Their dad’s old Chevy Impala got sideswiped on the highway by a semi – Knipe was okay but the car was totaled. It was a reminder for them that liberation can also be “dangerous and terrifying,” a realization that inspired a couple songs on the record, like on “Dancing” when they sing, “I’m dancing to the song I crashed my car to / feel something new / fall in love with an old tune.”

View this post on Instagram

A post shared by The Headroom Philadelphia (@headroomphiladelphia)

They recorded the album at Philadelphia’s Headroom Studios, after working with producer Kyle Pulley on demos for a few months. This was Knipe’s first time producing, and they and their partner (and drummer on the record) Olivia Battell bunked in Headroom while making the album.

“We would wake up at like 9 a.m. every day; we would either run and get coffee, [or] someone would make coffee and we would just start recording,” remembers Knipe. “And so it’s like I was actually experiencing Philly also just through the four walls of this warehouse.”

“What I loved about working with Stevie and Liv was that they were down to record and re-record the demos and try out all kinds of ideas.” says Kyle Pulley, who co-produced the record and plays bass on it as well. “My favorite thing was just getting to hang out with Stevie and Liv. We had such a good time – their partnership in music is inspiring and they are just so goofy and fun. It felt like we were riding around in a tour van just kicking it.”

Since most of the work had to be done remotely, Knipe and Pulley were mostly sending each other audio tracks and giving each other feedback.
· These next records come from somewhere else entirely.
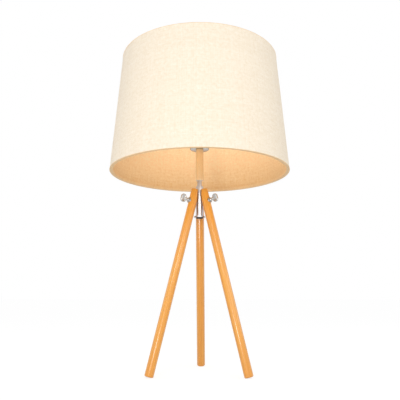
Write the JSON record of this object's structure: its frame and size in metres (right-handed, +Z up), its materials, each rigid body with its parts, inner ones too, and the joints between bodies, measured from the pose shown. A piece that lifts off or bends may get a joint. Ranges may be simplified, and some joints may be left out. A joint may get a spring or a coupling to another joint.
{
  "type": "tripod table lamp",
  "caption": "Table lamp on round wooden legs that splay from a grooved hub, with a slim post, a screw lampholder and a tapered linen drum shade.",
  "frame": {"origin": "on the table, under the lamp's axis, at the centre of the bottom of its box", "axes": "+Z up along the lamp's axis and its longest extent, +Y towards the back leg, -Y the front"},
  "size_m": [0.3, 0.3, 0.522],
  "materials": {
    "turned_wood": "satin oil-stained turned wood",
    "leg_wood": "satin oil-stained dowel",
    "pale_wood": "satin dowel",
    "steel": "zinc plated",
    "nickel": "nickel plated",
    "black_plastic": "moulded",
    "holder_plastic": "moulded thermoplastic",
    "white_ceramic": "unglazed",
    "brass": "bright",
    "opal_glass": "opal coated glass",
    "bulb_nickel": "nickel plated",
    "black_glass": "fused glass",
    "solder": "solder",
    "linen": "plain weave linen",
    "liner_film": "translucent styrene film",
    "painted_wire": "white enamelled",
    "linen_tape": "plain weave linen"
  },
  "bodies": {
    "base": {"hub": "turned_wood", "hub_core": "steel", "cord_bush": "black_plastic", "stem_tube": "steel", "post": "pale_wood", "seat_disc": "nickel", "lampholder_cap": "holder_plastic", "cap_nut": "steel", "lampholder_insert": "white_ceramic", "terminal_screws": "brass", "lampholder_barrel": "holder_plastic", "screw_shell": "brass", "centre_contact": "brass", "leg_back": "leg_wood", "leg_front_left": "leg_wood", "leg_front_right": "leg_wood"},
    "bulb": {"bulb_glass": "opal_glass", "bulb_cap": "bulb_nickel", "bulb_insulator": "black_glass", "bulb_contact": "solder"},
    "shade": {"shade_skin": "linen", "shade_liner": "liner_film", "shade_top_wire": "painted_wire", "shade_bottom_wire": "painted_wire", "shade_top_hem": "linen_tape", "shade_bottom_hem": "linen_tape", "spider_ring": "painted_wire", "spider_arm_back": "painted_wire", "spider_arm_left": "painted_wire", "spider_arm_right": "painted_wire"},
    "shade_ring_nut": {"shade_ring_nut": "holder_plastic"},
    "saddle_back": {"saddle_washer_back": "nickel"},
    "wing_back": {"wing_screw_back": "nickel"},
    "saddle_front_left": {"saddle_washer_front_left": "nickel"},
    "wing_front_left": {"wing_screw_front_left": "nickel"},
    "saddle_front_right": {"saddle_washer_front_right": "nickel"},
    "wing_front_right": {"wing_screw_front_right": "nickel"}
  },
  "joints": [
    {"name": "saddle_slide_back", "type": "slide", "parent": "base", "child": "saddle_back", "axis": [0, 0.9659, 0.2588], "range_m": [0, 0.00245]},
    {"name": "wing_turn_back", "type": "hinge", "parent": "saddle_back", "child": "wing_back", "pos_m": [0, 0.0129, 0.2728], "axis": [0, 0.9659, 0.2588], "range_deg": [0, 1260]},
    {"name": "saddle_slide_front_left", "type": "slide", "parent": "base", "child": "saddle_front_left", "axis": [-0.8365, -0.483, 0.2588], "range_m": [0, 0.00245]},
    {"name": "wing_turn_front_left", "type": "hinge", "parent": "saddle_front_left", "child": "wing_front_left", "pos_m": [-0.01117, -0.00645, 0.2728], "axis": [-0.8365, -0.483, 0.2588], "range_deg": [0, 1260]},
    {"name": "saddle_slide_front_right", "type": "slide", "parent": "base", "child": "saddle_front_right", "axis": [0.8365, -0.483, 0.2588], "range_m": [0, 0.00245]},
    {"name": "wing_turn_front_right", "type": "hinge", "parent": "saddle_front_right", "child": "wing_front_right", "pos_m": [0.01117, -0.00645, 0.2728], "axis": [0.8365, -0.483, 0.2588], "range_deg": [0, 1260]},
    {"name": "bulb_turn", "type": "hinge", "parent": "base", "child": "bulb", "pos_m": [0, 0, 0.4046], "axis": [0, 0, 1], "range_deg": [0, 1440]},
    {"name": "shade_swivel", "type": "hinge", "parent": "base", "child": "shade", "pos_m": [0, 0, 0.395], "axis": [0, 0, 1], "continuous": true},
    {"name": "ring_nut_turn", "type": "hinge", "parent": "base", "child": "shade_ring_nut", "pos_m": [0, 0, 0.3972], "axis": [0, 0, 1], "range_deg": [0, 720]}
  ],
  "couplings": [
    {"joint": "wing_turn_back", "follows": "saddle_slide_back", "rad_per_m": 8976},
    {"joint": "wing_turn_front_left", "follows": "saddle_slide_front_left", "rad_per_m": 8976},
    {"joint": "wing_turn_front_right", "follows": "saddle_slide_front_right", "rad_per_m": 8976}
  ]
}
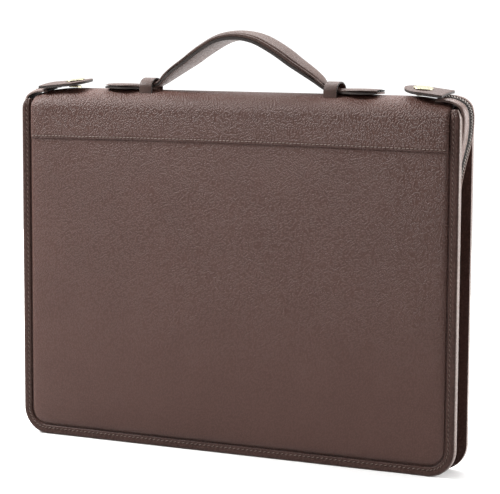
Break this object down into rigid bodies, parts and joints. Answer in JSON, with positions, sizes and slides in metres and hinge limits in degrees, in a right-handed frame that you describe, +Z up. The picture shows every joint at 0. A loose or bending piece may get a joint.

Much of what was recorded in the demos ended up on the final product.

“Stevie had a clear vision of how they wanted to perform vocals and what kind of mood needed to be conveyed in each song,” says Pulley. “So rather than try to translate that vision, I encouraged them to compile their own vocal takes in ProTools before I went through and swapped out any particular word or note.”

This vision is not only expressed lyrically as Knipe sorts out personal relationships and their own direction in life, but also through sounds that recall late 90s/early 2000s alternative rock – The Cranberries and R.E.M. have always been big inspirations for Knipe, and a pillar candle featuring Michael Stipe’s face was placed in the recording booth as a muse. Meanwhile, Allegra Eidinger, who records their own music mononymously as AllegrA, contributed guitars on this record that stick pretty closely to that vision – on the album closer “Frost,” they enter a solo with trumpet-like fanfare, and in other parts of the album stick to palm-muted staccato that, Eidinger and Knipe both agree, recalls Paramore’s After Laughter.
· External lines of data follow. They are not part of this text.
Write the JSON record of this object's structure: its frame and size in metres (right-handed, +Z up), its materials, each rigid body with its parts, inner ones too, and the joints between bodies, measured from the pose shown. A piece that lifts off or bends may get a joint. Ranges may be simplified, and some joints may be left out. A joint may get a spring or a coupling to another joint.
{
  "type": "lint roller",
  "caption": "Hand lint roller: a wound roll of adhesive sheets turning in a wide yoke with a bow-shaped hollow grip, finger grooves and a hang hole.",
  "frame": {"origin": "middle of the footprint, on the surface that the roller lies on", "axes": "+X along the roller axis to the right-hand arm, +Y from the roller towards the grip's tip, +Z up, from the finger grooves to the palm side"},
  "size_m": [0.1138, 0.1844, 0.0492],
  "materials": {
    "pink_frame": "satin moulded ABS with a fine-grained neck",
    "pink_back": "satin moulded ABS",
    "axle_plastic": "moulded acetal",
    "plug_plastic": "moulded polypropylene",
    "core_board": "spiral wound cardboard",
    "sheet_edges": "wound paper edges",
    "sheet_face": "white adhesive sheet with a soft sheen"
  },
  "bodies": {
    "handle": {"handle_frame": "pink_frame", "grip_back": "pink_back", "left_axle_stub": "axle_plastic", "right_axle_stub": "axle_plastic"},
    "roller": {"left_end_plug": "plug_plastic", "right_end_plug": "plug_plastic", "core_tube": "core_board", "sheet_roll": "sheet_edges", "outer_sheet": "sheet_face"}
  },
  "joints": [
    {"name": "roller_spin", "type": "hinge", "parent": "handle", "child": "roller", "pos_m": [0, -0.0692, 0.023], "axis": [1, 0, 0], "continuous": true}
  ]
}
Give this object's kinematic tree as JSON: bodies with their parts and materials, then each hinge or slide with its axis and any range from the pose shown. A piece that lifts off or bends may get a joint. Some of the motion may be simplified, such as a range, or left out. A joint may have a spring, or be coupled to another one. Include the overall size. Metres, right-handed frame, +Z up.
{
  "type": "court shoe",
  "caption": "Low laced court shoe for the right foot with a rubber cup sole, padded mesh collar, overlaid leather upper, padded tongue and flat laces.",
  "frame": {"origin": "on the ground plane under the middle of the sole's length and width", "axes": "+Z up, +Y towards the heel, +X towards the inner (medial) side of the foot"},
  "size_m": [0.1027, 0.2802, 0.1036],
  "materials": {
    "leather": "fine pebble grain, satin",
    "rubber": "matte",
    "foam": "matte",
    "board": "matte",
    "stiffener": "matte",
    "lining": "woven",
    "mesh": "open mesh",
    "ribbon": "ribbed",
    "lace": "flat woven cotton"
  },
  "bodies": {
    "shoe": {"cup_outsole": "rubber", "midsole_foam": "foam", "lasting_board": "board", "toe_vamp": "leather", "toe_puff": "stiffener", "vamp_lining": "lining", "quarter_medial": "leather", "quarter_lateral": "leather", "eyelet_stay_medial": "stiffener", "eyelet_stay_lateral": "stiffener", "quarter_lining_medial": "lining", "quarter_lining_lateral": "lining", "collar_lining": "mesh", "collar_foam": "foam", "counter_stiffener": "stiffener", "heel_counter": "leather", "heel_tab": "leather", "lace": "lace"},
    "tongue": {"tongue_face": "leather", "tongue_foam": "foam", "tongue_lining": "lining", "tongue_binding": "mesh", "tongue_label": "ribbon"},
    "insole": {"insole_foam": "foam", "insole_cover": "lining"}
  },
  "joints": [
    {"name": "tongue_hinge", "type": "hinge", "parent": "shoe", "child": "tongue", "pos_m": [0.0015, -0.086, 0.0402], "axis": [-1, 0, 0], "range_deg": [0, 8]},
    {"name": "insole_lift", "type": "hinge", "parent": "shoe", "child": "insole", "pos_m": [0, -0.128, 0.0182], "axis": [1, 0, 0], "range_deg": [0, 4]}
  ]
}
“It was really easy to work with [Knipe] on this,” says Eidinger, “because I already had a pretty good reference of what Adult Mom had gone for in the past with Soft Spots, and I knew that Stevie wanted to have this record be the next level, kind of a maturing in a way.”
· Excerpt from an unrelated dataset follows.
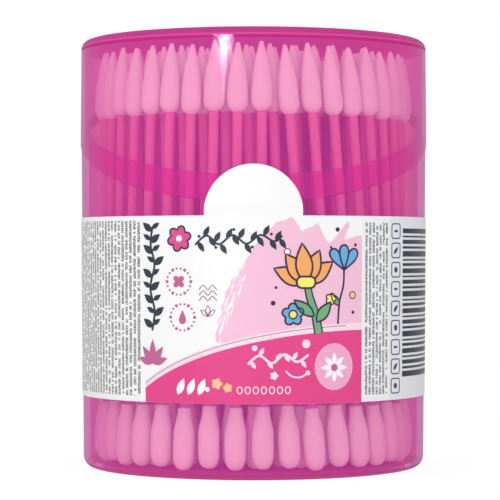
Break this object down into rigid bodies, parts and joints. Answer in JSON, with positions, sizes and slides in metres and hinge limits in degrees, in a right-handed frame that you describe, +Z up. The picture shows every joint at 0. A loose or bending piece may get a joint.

That maturation is definitely evidenced in the grander sound, with their origins in quieter, more intimate rock peeking out here and there. Adult Mom is making a leap on this record, but it pays off. Knipe has a way of introducing each song with very minimal ornamentation, then delivering the shiniest and catchiest hooks just as the song nears its end. In press about this album, Stevie described it as the “soundtrack [to] the queer rom-com they’ve been dreaming of since 2015.”

“Whenever I think of a rom-com,” they say, “it’s like it’s an amalgamation. It’s just like one long story, and then it ends. But I guess what I’ve been working with is, ‘Okay, but then what happens after the final scene is cut?’… I’m trying to figure out what the story was after.”